Restate the whole listing exactly.
── RECORDED DATA
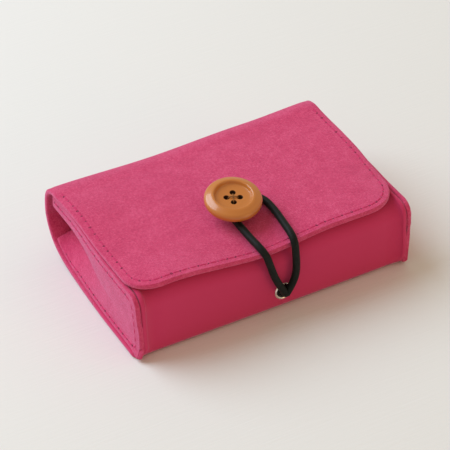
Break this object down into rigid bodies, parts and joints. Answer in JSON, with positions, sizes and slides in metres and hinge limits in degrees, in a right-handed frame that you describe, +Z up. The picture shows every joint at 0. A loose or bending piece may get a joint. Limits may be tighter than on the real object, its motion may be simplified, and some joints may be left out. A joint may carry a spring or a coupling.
{
  "type": "needle case",
  "caption": "Small folded felt needle case with bellows ends, a flap over the top, a wooden button on a thread shank and a round elastic loop from a metal eyelet.",
  "frame": {"origin": "middle of the closed case's outline, on the surface it lies on", "axes": "+X along the case to the wearer's right when the eyelet wall faces the viewer, +Y from the eyelet wall to the back fold, +Z up out of the flap"},
  "size_m": [0.1, 0.0712, 0.0378],
  "materials": {
    "pink_felt": "matte wool felt, magenta pink",
    "cream_felt": "matte wool felt, natural white",
    "pink_thread": "cotton sewing thread, pink",
    "tan_thread": "cotton sewing thread, tan",
    "wood": "turned, orange-brown, glossy lacquer",
    "silver_metal": "bright nickel",
    "black_elastic": "round braided elastic, smooth black"
  },
  "bodies": {
    "case": {"base_panel": "pink_felt", "front_wall": "pink_felt", "top_panel": "pink_felt", "left_gusset": "pink_felt", "right_gusset": "pink_felt", "left_seam_thread": "pink_thread", "right_seam_thread": "pink_thread", "eyelet": "silver_metal", "eyelet_washer": "silver_metal", "elastic_knot": "black_elastic"},
    "spine": {"spine_panel": "pink_felt"},
    "flap": {"flap_panel": "pink_felt", "flap_thread": "pink_thread"},
    "leaf": {"needle_leaf": "cream_felt"},
    "button": {"wooden_button": "wood", "button_thread": "tan_thread"},
    "loop_lower": {"elastic_strands": "black_elastic"},
    "loop_upper": {"elastic_bight": "black_elastic"}
  },
  "joints": [
    {"name": "spine_fold", "type": "hinge", "parent": "case", "child": "spine", "pos_m": [0, 0.0319, 0.0019], "axis": [-1, 0, 0], "range_deg": [0, 80]},
    {"name": "flap_fold", "type": "hinge", "parent": "spine", "child": "flap", "pos_m": [0, 0.0324, 0.02575], "axis": [-1, 0, 0], "range_deg": [0, 88]},
    {"name": "leaf_turn", "type": "hinge", "parent": "flap", "child": "leaf", "pos_m": [0, 0.028, 0.02585], "axis": [1, 0, 0], "range_deg": [0, 40]},
    {"name": "button_swivel", "type": "hinge", "parent": "flap", "child": "button", "pos_m": [-0.004, -0.0124, 0.0326], "axis": [0, -0.1736, 0.9848], "range_deg": [-25, 25]},
    {"name": "loop_swing", "type": "hinge", "parent": "case", "child": "loop_lower", "pos_m": [0.003, -0.0341, 0.007], "axis": [1, 0, 0], "range_deg": [0, 92], "deforming": ["elastic_strands"]},
    {"name": "loop_unbend", "type": "hinge", "parent": "loop_lower", "child": "loop_upper", "pos_m": [0.0008, -0.034, 0.0285], "axis": [1, 0, 0], "range_deg": [0, 96], "deforming": ["elastic_bight"]}
  ],
  "couplings": [
    {"joint": "flap_fold", "follows": "spine_fold", "ratio": 1.1},
    {"joint": "leaf_turn", "follows": "spine_fold", "ratio": 0.5},
    {"joint": "loop_swing", "follows": "spine_fold", "ratio": 1.15},
    {"joint": "loop_unbend", "follows": "spine_fold", "ratio": 1.2}
  ]
}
────
* **RESPONSE TO THIS TASK**:
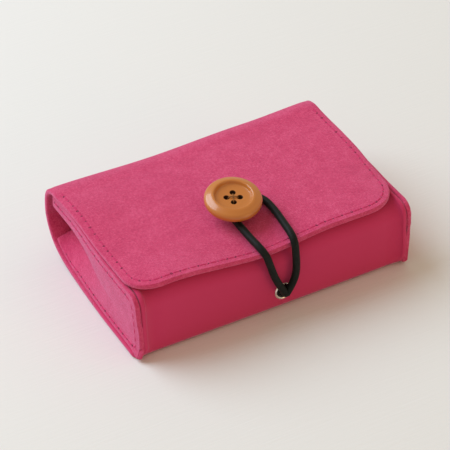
Break this object down into rigid bodies, parts and joints. Answer in JSON, with positions, sizes and slides in metres and hinge limits in degrees, in a right-handed frame that you describe, +Z up. The picture shows every joint at 0. A loose or bending piece may get a joint. Limits may be tighter than on the real object, its motion may be simplified, and some joints may be left out. A joint may carry a spring or a coupling.
{
  "type": "needle case",
  "caption": "Small folded felt needle case with bellows ends, a flap over the top, a wooden button on a thread shank and a round elastic loop from a metal eyelet.",
  "frame": {"origin": "middle of the closed case's outline, on the surface it lies on", "axes": "+X along the case to the wearer's right when the eyelet wall faces the viewer, +Y from the eyelet wall to the back fold, +Z up out of the flap"},
  "size_m": [0.1, 0.0712, 0.0378],
  "materials": {
    "pink_felt": "matte wool felt, magenta pink",
    "cream_felt": "matte wool felt, natural white",
    "pink_thread": "cotton sewing thread, pink",
    "tan_thread": "cotton sewing thread, tan",
    "wood": "turned, orange-brown, glossy lacquer",
    "silver_metal": "bright nickel",
    "black_elastic": "round braided elastic, smooth black"
  },
  "bodies": {
    "case": {"base_panel": "pink_felt", "front_wall": "pink_felt", "top_panel": "pink_felt", "left_gusset": "pink_felt", "right_gusset": "pink_felt", "left_seam_thread": "pink_thread", "right_seam_thread": "pink_thread", "eyelet": "silver_metal", "eyelet_washer": "silver_metal", "elastic_knot": "black_elastic"},
    "spine": {"spine_panel": "pink_felt"},
    "flap": {"flap_panel": "pink_felt", "flap_thread": "pink_thread"},
    "leaf": {"needle_leaf": "cream_felt"},
    "button": {"wooden_button": "wood", "button_thread": "tan_thread"},
    "loop_lower": {"elastic_strands": "black_elastic"},
    "loop_upper": {"elastic_bight": "black_elastic"}
  },
  "joints": [
    {"name": "spine_fold", "type": "hinge", "parent": "case", "child": "spine", "pos_m": [0, 0.0319, 0.0019], "axis": [-1, 0, 0], "range_deg": [0, 80]},
    {"name": "flap_fold", "type": "hinge", "parent": "spine", "child": "flap", "pos_m": [0, 0.0324, 0.02575], "axis": [-1, 0, 0], "range_deg": [0, 88]},
    {"name": "leaf_turn", "type": "hinge", "parent": "flap", "child": "leaf", "pos_m": [0, 0.028, 0.02585], "axis": [1, 0, 0], "range_deg": [0, 40]},
    {"name": "button_swivel", "type": "hinge", "parent": "flap", "child": "button", "pos_m": [-0.004, -0.0124, 0.0326], "axis": [0, -0.1736, 0.9848], "range_deg": [-25, 25]},
    {"name": "loop_swing", "type": "hinge", "parent": "case", "child": "loop_lower", "pos_m": [0.003, -0.0341, 0.007], "axis": [1, 0, 0], "range_deg": [0, 92], "deforming": ["elastic_strands"]},
    {"name": "loop_unbend", "type": "hinge", "parent": "loop_lower", "child": "loop_upper", "pos_m": [0.0008, -0.034, 0.0285], "axis": [1, 0, 0], "range_deg": [0, 96], "deforming": ["elastic_bight"]}
  ],
  "couplings": [
    {"joint": "flap_fold", "follows": "spine_fold", "ratio": 1.1},
    {"joint": "leaf_turn", "follows": "spine_fold", "ratio": 0.5},
    {"joint": "loop_swing", "follows": "spine_fold", "ratio": 1.15},
    {"joint": "loop_unbend", "follows": "spine_fold", "ratio": 1.2}
  ]
}